Сам Мамедов не предпринимает попыток выстраивать из всего, собранного в книгу, какую бы то ни было систему, но в том и нет нужды: чем большая свобода предоставлена в текстах мысли, памяти и воображению, тем вернее книга создаёт такую общую картину за него.
Даже рассуждая о предметах, с литературой как будто напрямую не связанных, — да хотя бы о старом чемодане со сломанными замками или о реке Дон, — Мамедов всё равно говорит о литературе (о своих ли отношениях с нею, о ней ли вообще), поскольку связано с нею, на самом деле, всё, и за что ни возьмись — всё окажется ключом к её пониманию. Сама ностальгия «этюдов», само восстанавливаемое по внутренним вспышкам прошлое оказывается прямым путём к ней; в неё, как в Рим, ведут все дороги. Ну, чемодану со сломанными замками, этюд о котором (неспроста) стоит в книге первым, сам Бог велел стать такой дорогой: он — часть литературы уже хотя бы потому, что ещё в девяностых годах минувшего столетия автор хранил там свои начатые и не доведённые до конца рукописи, — но это даже не главное. Мысль автора устроена таким образом, что, оттолкнувшись, скажем, от того же чемодана, непременно уводит к предметам, отстоящим от него максимально далеко — зато глубоко литературным: «Если верить Полю Валери, истина в силу своей недосягаемости и неизменности банальна, а вот интересными, неожиданными и оригинальными оказываются лишь наши блуждания в потёмках — они-то и есть тьма-тьмущая тем и сюжетов. Это то, что было крепко усвоено XX веком. Потому-то и появились в мировой литературе такие герои, как Ганс Шнир и Ник Адамс, Джей Гэтсби и Холден Колфилд Орасио Оливейра, и Лев Глебо… Глебович Ганин, и Годунов-Чердынцев, и Аурелиано Буэндиа, и… Они-то и есть то самое “Икс-центрическое” и “Икс-зотическое”, без чего нет настоящей литературы, они-то и есть сюжет, песочные часы времени». Одно только это замечание — на целый литературоведческий трактат, который так и остаётся тут свёрнутым в своей потенциальности. А заговори он о литературе — как не втянуть в этот разговор громадных пластов связанной с нею жизни? (Так, чтобы войти в рассуждения об антиутопии Оруэлла, Мамедов вспоминает свою работу в отделе букинистики книжного магазина-салона «Летний сад» в девяностых, то, как обилие книг начало ему надоедать всего-то через полтора года, как он вообще-то мечтал в своё время «оказаться отрезанным от цивилизации то ли обильным снегопадом, то ли неожиданным вирусом, в каком-нибудь средневековом замке, в библиотеке, составленной несколькими поколениями аристократов духа»… что с позиций классического рецензирования опять-таки ну совсем не требуется, — но куда же без такого эссеистике?)

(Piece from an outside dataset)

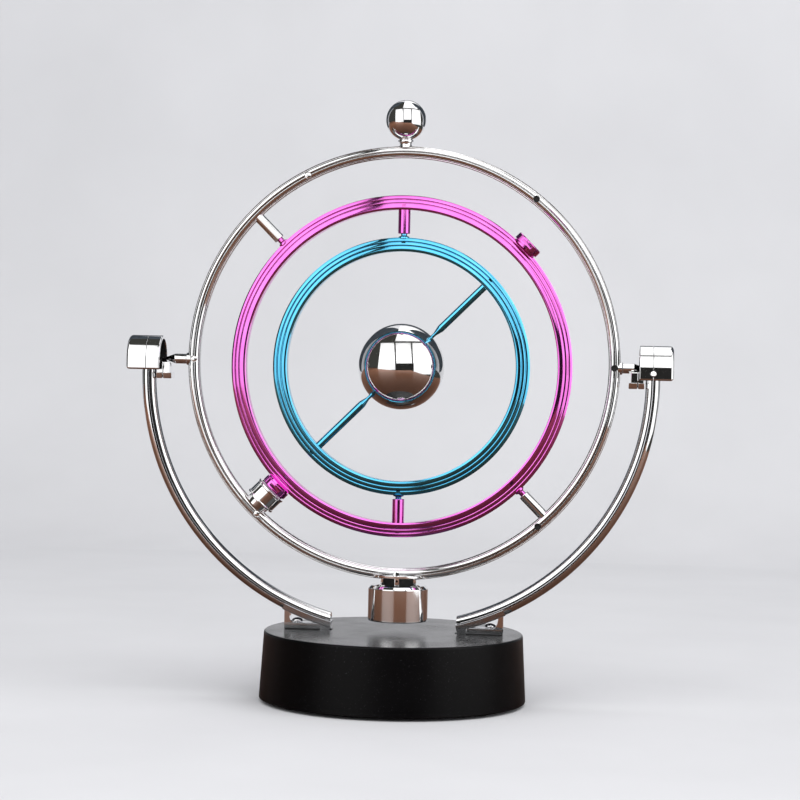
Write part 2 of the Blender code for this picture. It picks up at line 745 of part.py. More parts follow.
def lead():
    """The USB lead: a plug in the base's jack, a round coil behind the base and a USB plug."""
    outline = [
        (1.0, 40.9),
        (1.75, 40.9),
        (1.75, 50.3),
        (3.6, 50.3),
        (4.2, 51.0),
        (4.2, 70.0),
        (3.6, 72.0),
        (2.9, 72.4),
        (2.3, 84.0),
        (0, 84.0),
        (0, 49.8),
        (1.0, 49.8),
    ]
    place("dc_plug", revolve(outline, 16), "black_rubber", (0, 0, JACK_Z), REAR_TURN)
    lead_run("lead_plug_to_coil", PLUG_TO_COIL)
    lead_run("lead_coil_to_usb", COIL_TO_USB)
    half_w = 2 * LEAD_R + GAP
    low, high = COIL_MID_R - half_w, COIL_MID_R + half_w
    outline = [(low, 0), (high, 0), (high, COIL_H), (low, COIL_H)]
    place("lead_coil", revolve(outline, 28), "black_rubber", (*COIL_AT, 0))

    relief, body, shell = 12.0, 32.0, 50.0
    grip = block((relief, -8, -4), (body, 8, 4))
    plug = place("usb_plug", grip, "black_rubber", USB_AT, (0, 0, USB_HEADING))
    tail = [(0, GAP), (2.2, GAP), (3.2, relief + 1), (0, relief + 1)]
    joint = place("usb_relief", revolve(tail, 16), "black_rubber")
    joint.parent = plug
    joint.rotation_euler = (0, math.radians(90), 0)
    combine(plug, joint, "UNION")
    metal = place("usb_shell", block((body - 1, -6.0, -2.25), (shell, 6.0, 2.25)), "steel")
    metal.parent = plug
    combine(plug, metal, "UNION")
    mouth = place("usb_mouth", block((body + 4, -5.6, 0.1), (shell + 1, 5.6, 1.9)), "steel")
    mouth.parent = plug
    combine(plug, mouth, "DIFFERENCE")


def build():
    clear_scene()
    base_shell()
    bottom_cover()
    feet_and_screws()
    batteries()
    drive_coil()
    electronics()
    battery_door()
    arm(-1)
    arm(1)
    outer_ring()
    middle_ring()
    inner_ring()
    centre_ball()
    lead()


build()
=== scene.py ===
"""Looks for the magnetic desk sculpture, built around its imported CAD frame.

Lengths are in millimetres and become metres where a mesh is made. The origin is the middle of the
base on the floor, +Z is up and the front faces -Y. Turned shapes are drawn around local Z as
outlines of (radius, height), where a third number is that corner's own rounding. RING_TURN lays such
a shape in the rings' plane, and along(angle) points it outward at that angle, from +X towards +Z.
"""

import json
from math import acos, asin, cos, degrees, hypot, pi, radians, sin, sqrt, tan

import bmesh
import bpy
from mathutils import Matrix, Vector


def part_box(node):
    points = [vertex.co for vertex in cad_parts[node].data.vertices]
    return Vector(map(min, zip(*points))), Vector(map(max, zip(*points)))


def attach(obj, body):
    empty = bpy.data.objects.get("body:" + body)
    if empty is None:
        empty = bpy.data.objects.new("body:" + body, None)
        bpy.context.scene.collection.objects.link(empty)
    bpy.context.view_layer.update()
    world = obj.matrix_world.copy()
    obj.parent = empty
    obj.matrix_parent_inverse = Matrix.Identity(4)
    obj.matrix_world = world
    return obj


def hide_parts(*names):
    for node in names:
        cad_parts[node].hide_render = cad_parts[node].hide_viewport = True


MM = 0.001
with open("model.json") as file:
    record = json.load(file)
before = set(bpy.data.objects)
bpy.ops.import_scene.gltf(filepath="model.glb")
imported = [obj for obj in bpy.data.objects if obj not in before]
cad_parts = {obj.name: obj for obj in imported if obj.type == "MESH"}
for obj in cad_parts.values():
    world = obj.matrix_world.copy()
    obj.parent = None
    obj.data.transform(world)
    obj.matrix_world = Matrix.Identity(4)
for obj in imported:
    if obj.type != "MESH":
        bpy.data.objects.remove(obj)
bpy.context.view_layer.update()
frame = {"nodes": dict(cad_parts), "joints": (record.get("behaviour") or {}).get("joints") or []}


def cad(node):
    """A CAD node's lowest and highest corner, in mm."""
    low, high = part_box(node)
    return low / MM, high / MM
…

Конечно, как мы уже заметили, в текстах всех трёх разделов книги автор так или иначе обращается к собственным смысловым, символическим, эмоциональным истокам и стимулам. Но более того — едва все эти тексты разной степени фрагментарности собрались под одной обложкой, немедленно стало очевидным, что книга — на самом деле вся об одном: о связи литературы и жизни, глубочайшей и нерасторжимой настолько, что думать о них порознь практически невозможно — да и не нужно. И никакой перегородки, даже искусно собранной из многих деталей и с разноцветными стёклышками, между ними нет.